Christos anesti! Alleluya!
It's Easter morning and I've just "attended" my second service of the day, the second live broadcast from the National Cathedral, a place I know and love so deeply. This morning's services were, as usual, Episcopal to the core-- great liturgy, great music, great images and very much like a rich banquet where one doesn't know what to taste or smell or sample first.
Several images stick out in my mind, like the presentation of the offering baskets at both services, not ushers with baskets of money but children from toddlerhood to perhaps mid-elementary school age bringing baskets of flowers and other "stuff". One little girl had on bunny ears and several small ones seemed to want to stay and look at all the people looking back at them. They were adorable. Who couldn't smile and be happy to see them?
Another impression was the strength and beauty of the pipe organ, an instrument of which I'm inordinately fond. How marvelous it must be to be able to command that power and range of sound and to hear it reverberate through the open spaces and bounce from stone vaults and pillars and walls. It's a power and a majesty that bring out feelings too deep for me to be able to describe.
My voice might be silenced but my heart and my mind sang the traditional hymns with the choir and the assembly at the Cathedral this morning. "He Is Risen" affected me in a way I haven't felt in a very long time. Maybe it was the organ, maybe the sound of all the voices singing --- I don't know. It just felt like a song to truly celebrate the greatest event in the world.
What brought tears to my eyes, though, was seeing the crucifer and torch bearers in perfect harmony leading the processions and acolytes with their long poles topped with white streamers making those ribbons dart and dance above the heads of the crowd like great white birds. It reminded me of the presence of the Spirit moving through the world, going where it will and rejoicing in the joy of flight and freedom, praising the Creator who made it possible in the first place. Why did that affect me so much? I don't know, but me, stoic that I am, I got tears in my eyes.
Ok, so I sat there and watched two Easter services on the computer instead of going to a "real" church and participating in a "real" service. Had I gone to a "real" church, we probably would have sung the same hymns, the readings would have been the same, the sermon would have perhaps been in different words and expression but the message would have been nearly identical. The nave would have been as full, the children as cute, the choirs as rehearsed and the flowers as colorful and fragrant. So why not just go to a "real" church instead of sitting in my pajamas in front of a monitor watching something take place 2000 or so miles away?
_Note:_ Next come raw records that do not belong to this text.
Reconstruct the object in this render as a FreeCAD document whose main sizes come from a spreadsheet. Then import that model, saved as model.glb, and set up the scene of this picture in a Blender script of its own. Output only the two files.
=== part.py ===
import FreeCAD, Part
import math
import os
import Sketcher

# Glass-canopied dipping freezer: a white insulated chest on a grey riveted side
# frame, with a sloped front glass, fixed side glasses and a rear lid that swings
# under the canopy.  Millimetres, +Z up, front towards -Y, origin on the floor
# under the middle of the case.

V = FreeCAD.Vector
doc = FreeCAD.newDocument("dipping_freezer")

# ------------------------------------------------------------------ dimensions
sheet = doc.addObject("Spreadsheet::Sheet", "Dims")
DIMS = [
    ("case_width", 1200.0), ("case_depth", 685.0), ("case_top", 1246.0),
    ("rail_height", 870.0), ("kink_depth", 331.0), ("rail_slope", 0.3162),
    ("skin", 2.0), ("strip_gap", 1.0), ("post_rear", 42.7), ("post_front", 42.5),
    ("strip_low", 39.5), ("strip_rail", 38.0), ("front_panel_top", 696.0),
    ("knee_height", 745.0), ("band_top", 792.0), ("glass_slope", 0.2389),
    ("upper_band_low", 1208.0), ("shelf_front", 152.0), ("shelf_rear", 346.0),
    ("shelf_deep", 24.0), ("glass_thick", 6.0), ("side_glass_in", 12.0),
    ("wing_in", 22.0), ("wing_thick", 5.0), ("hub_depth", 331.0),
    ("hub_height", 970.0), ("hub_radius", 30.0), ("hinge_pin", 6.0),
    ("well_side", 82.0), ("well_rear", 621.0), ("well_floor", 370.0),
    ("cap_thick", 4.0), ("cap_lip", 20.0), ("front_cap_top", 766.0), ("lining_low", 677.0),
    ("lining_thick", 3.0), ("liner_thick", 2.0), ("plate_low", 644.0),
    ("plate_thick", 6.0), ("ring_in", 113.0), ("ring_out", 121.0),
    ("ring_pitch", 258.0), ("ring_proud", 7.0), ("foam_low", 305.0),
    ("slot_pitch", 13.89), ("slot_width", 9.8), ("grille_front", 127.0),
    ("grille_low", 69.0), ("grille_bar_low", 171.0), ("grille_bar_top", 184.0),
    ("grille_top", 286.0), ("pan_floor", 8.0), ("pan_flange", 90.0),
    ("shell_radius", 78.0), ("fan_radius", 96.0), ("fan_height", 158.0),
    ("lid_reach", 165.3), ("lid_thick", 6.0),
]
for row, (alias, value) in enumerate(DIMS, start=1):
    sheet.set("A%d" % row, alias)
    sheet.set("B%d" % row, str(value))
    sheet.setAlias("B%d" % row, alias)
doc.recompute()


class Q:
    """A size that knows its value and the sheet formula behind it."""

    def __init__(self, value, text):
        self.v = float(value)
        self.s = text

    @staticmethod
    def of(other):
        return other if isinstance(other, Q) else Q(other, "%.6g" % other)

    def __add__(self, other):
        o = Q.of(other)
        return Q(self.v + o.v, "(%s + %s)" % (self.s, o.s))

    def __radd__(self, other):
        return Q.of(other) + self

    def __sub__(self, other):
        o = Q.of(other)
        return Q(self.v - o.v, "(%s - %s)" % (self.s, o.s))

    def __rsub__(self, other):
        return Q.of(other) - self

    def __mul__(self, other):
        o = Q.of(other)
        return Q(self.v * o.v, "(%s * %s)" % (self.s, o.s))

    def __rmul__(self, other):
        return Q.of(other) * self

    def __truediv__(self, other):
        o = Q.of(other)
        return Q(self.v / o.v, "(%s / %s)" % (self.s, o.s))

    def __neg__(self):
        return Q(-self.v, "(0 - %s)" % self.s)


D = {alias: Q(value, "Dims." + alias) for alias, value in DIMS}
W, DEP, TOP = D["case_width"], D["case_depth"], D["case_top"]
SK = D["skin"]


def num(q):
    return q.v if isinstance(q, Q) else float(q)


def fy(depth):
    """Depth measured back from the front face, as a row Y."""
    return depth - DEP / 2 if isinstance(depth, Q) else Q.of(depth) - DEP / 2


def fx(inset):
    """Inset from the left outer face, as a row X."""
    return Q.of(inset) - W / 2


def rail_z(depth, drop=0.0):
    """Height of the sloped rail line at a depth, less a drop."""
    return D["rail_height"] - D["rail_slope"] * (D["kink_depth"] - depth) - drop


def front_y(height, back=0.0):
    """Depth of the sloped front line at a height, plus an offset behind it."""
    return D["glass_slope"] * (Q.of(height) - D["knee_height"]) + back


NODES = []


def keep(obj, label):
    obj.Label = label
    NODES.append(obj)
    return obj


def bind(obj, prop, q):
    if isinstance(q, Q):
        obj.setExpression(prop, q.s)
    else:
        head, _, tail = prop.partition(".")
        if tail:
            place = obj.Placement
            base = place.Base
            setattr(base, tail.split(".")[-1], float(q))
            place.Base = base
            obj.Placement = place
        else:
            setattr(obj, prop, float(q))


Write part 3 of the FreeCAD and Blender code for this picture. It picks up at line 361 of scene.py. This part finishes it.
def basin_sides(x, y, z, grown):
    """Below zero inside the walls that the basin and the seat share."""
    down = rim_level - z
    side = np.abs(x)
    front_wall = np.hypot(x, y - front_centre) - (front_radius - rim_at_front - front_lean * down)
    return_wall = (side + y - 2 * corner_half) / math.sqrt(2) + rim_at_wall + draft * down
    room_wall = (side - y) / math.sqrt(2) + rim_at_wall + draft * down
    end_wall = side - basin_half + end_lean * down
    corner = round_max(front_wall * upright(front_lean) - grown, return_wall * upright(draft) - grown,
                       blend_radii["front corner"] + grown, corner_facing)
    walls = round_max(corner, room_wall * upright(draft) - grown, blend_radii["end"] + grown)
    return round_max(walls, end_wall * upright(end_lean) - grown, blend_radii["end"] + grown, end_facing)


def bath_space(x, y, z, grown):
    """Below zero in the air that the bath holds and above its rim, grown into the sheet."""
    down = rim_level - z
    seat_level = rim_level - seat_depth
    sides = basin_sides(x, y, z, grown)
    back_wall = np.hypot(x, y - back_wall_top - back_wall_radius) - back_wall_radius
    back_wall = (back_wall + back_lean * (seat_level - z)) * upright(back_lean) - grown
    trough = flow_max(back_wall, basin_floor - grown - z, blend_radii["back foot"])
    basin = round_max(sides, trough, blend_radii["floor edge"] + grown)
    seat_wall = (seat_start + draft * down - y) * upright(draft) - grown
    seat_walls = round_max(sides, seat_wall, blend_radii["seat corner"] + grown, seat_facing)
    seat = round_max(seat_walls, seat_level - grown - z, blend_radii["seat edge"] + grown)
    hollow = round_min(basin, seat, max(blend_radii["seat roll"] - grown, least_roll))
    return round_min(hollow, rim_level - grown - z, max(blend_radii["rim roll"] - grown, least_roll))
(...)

The answer is simple -- for me, anyway. I want to be in a place where my heart is not just touched but torn open, where my eyes and ears are full of sound and pageantry, and where I always feel a thin place between heaven and earth, a tabernacle where God is present and glorified with all the beauty, all the ritual, all the textures and mystery that the Cathedral has exemplified for me for decades, ever since the first day I walked into it. I wanted an Easter in that place, an Easter that didn't just celebrate the resurrection but shouted it to the vaults and rang from the bell tower extravagantly and exuberantly, a place where the Spirit danced like the fluttering ribbons and blossomed like the great baskets and garlands of flowers, and a place where small children with Easter baskets (and bunny ears) and dignified vergers met together to celebrate the resurrection of our Lord.
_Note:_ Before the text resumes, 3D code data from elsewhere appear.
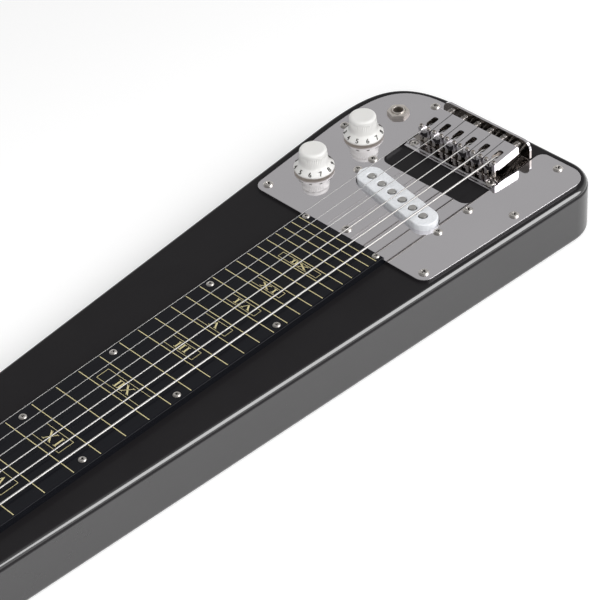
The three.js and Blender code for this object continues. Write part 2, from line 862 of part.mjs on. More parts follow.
function makePickupCover() {
  const height = coverTop - coverBottom;
  const outer = roundedSlab(
    stadium(coverLength, coverWidth), coverBottom - coverEdgeRound, height + coverEdgeRound, coverEdgeRound,
  );
  const inner = slab(
    stadium(coverLength - 2 * coverWall, coverWidth - 2 * coverWall),
    coverBottom - 2 * coverEdgeRound,
    height - coverWall + 2 * coverEdgeRound,
  );
  const under = block(
    -coverWidth, coverWidth, -coverLength, coverLength, coverBottom - 2 * coverEdgeRound, coverBottom,
  );
  return cut(outer, inner, under, ...poleHoles(poleRadius + runningGap, coverBottom, coverTop + cutOverrun));
}

function makePickupCoil() {
  const baseTop = coverBottom - restGap;
  const baseBottom = baseTop - pickupBaseThickness;
  const base = slab(stadium(pickupBaseLength, pickupBaseWidth), baseBottom, pickupBaseThickness);
  const coil = slab(stadium(coilLength, coilWidth), baseTop - restGap, coilHeight);
  const poles = poleHoles(poleRadius, poleBottom, coverTop + poleProud);
  const screwHoles = [1, -1].map((side) =>
    rod(
      pickupScrewRadius + runningGap,
      baseBottom - cutOverrun,
      baseTop + cutOverrun,
      0,
      (side * pickupScrewSpacing) / 2,
    ),
  );
  return cut(join(base, coil, ...poles), ...screwHoles);
}

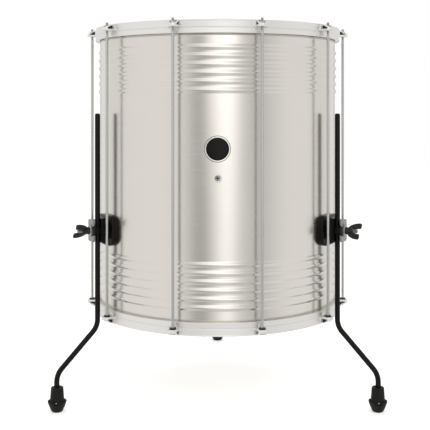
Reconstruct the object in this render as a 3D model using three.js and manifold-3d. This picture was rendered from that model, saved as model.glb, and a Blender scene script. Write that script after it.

I found it today on my computer, but it makes me long for more like that. I long to be involved in such a place, not as one of the visible, important people but as one of those who serve in humble ways. Sure, I'd love to be able to preach, but it would be enough to polish the brass and silver. I'd love to wave the Spirit pole but I'd also love to be a catechist, sharing my love of God, the church, the practices and beliefs and the preparation for a ceremony of commitment to the covenant. I'd love to be a singer in a large choir with an extensive repertoire spanning the many centuries of inspired church music, but I'd love to sit and listen to them as they practice. There's so much --
So why not bite the bullet, be part of the local parish and do those things there? It's complicated, but the answer is that I don't want to be a small fish in a small pond. I want to be a small fish in a very large one, where I have room to grow, like goldfish when taken out of a glass bowl and put into a large tank. I want to be surrounded by stone and stained glass and state trumpets. I'm sure I could find those things in other places, but for me, there will only be one National Cathedral. Just being part of it on this festival day, even from a distance, makes the thin place present even here where I live and where the darting and swooping of wings are those of hummingbirds outside.
I celebrate Easter and the reason for Easter and feel blessed. Tomorrow will be business as usual, but today, I can join in the response "He is risen indeed, Alleluia!" with all the feeling and emotion within me.
Christos anesti! Alithos anesti! Alleluya.